The brother and sister stayed by this corpse as well. Then the carrion birds started trying to get at it. They didn't want this, so they covered their mother with sticks and rocks. The rest of the tribe noticed this behavior, and some of them brought food over because they were worried about these children. The son took the meat and put it on the "grave," ostensibly to "feed" the mother. The emat was quickly snatched back.

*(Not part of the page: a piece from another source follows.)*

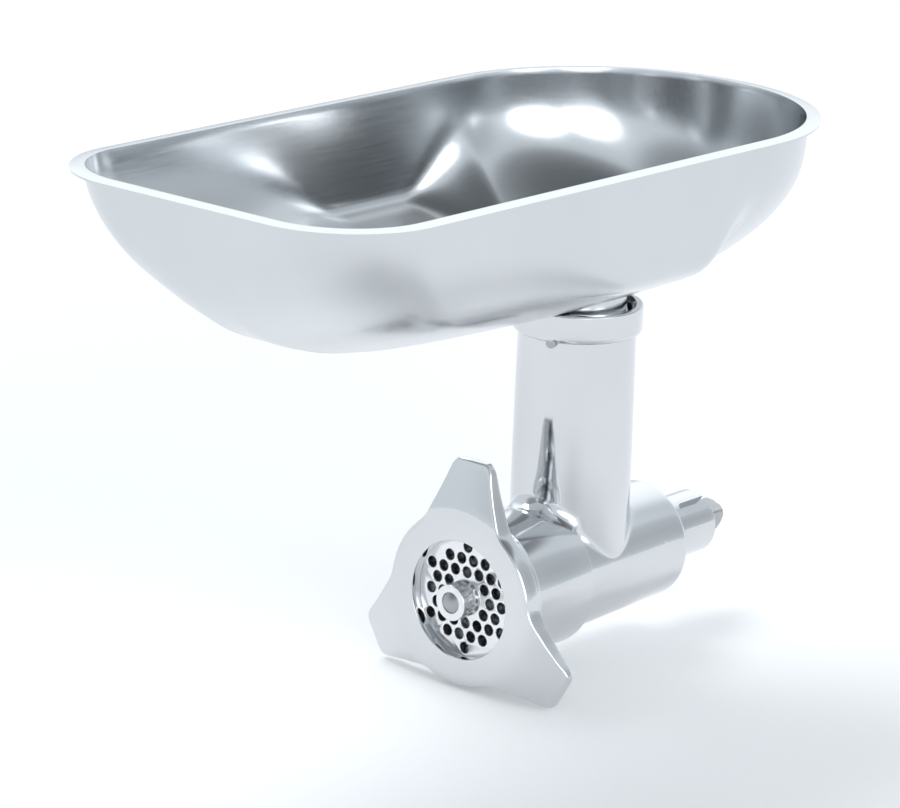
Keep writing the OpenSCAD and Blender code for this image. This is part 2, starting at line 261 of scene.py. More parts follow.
def ranged(nodes, links, value, low, high):
    """Maps a noise value onto a range."""
    node = nodes.new("ShaderNodeMapRange")
    node.inputs["From Min"].default_value = NOISE_LOW
    node.inputs["From Max"].default_value = NOISE_HIGH
    node.inputs["To Min"].default_value = low
    node.inputs["To Max"].default_value = high
    links.new(value, node.inputs["Value"])
    return node.outputs["Result"]


def shaded_colour(nodes, links, value, dark, light):
    """Maps a noise value onto a range of colours."""
    ramp = nodes.new("ShaderNodeValToRGB")
    ramp.color_ramp.elements[0].position = NOISE_LOW
    ramp.color_ramp.elements[0].color = (*dark, 1)
    ramp.color_ramp.elements[1].position = NOISE_HIGH
    ramp.color_ramp.elements[1].color = (*light, 1)
    links.new(value, ramp.inputs["Fac"])
    return ramp.outputs["Color"]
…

It could be that the son just didn't know that the mother was dead, and hoped she might be sleeping, and would soon wake up. He didn't have the experience with death other tribe members had. So it was actually concern for the grieving family that brought on these gestures. From this we develop these gestures of offering gifts to the corpse. Maybe from then we made up ideas that the corpse "Went somewhere," perhaps like we do in sleep many nights. If a person can "go somewhere " in their sleep while the schlub next to them watches, maybe a forever-sleeping perosn "goes somewhere" too.

breakerslion said...

I ran this by Lenny, and he had this to say:

Well, it coulda happened dat way I suppose, but if you think your mother is slipping, she gonna be awful mad when she wakes up all covered in rocks. As far as puttin' knicknacks and stuff in with the dead guy, I seem to remember that I heard somewhere that one of the old time chieftans or kings or something said "Oh yeah?", when somebody told him ya can't take it with you.

As long as we're still on the subject, I been meaning to tell you why a ham. No, this aint no Karl Marx routine about why a duck! I'm serious, and you should be too! You only get to die once in a lifetime you know! So anyway. The reason the Christians picked a ham is that the Jews and the Moslems that schlep in for the funeral won't eat it, so there's more leftovers.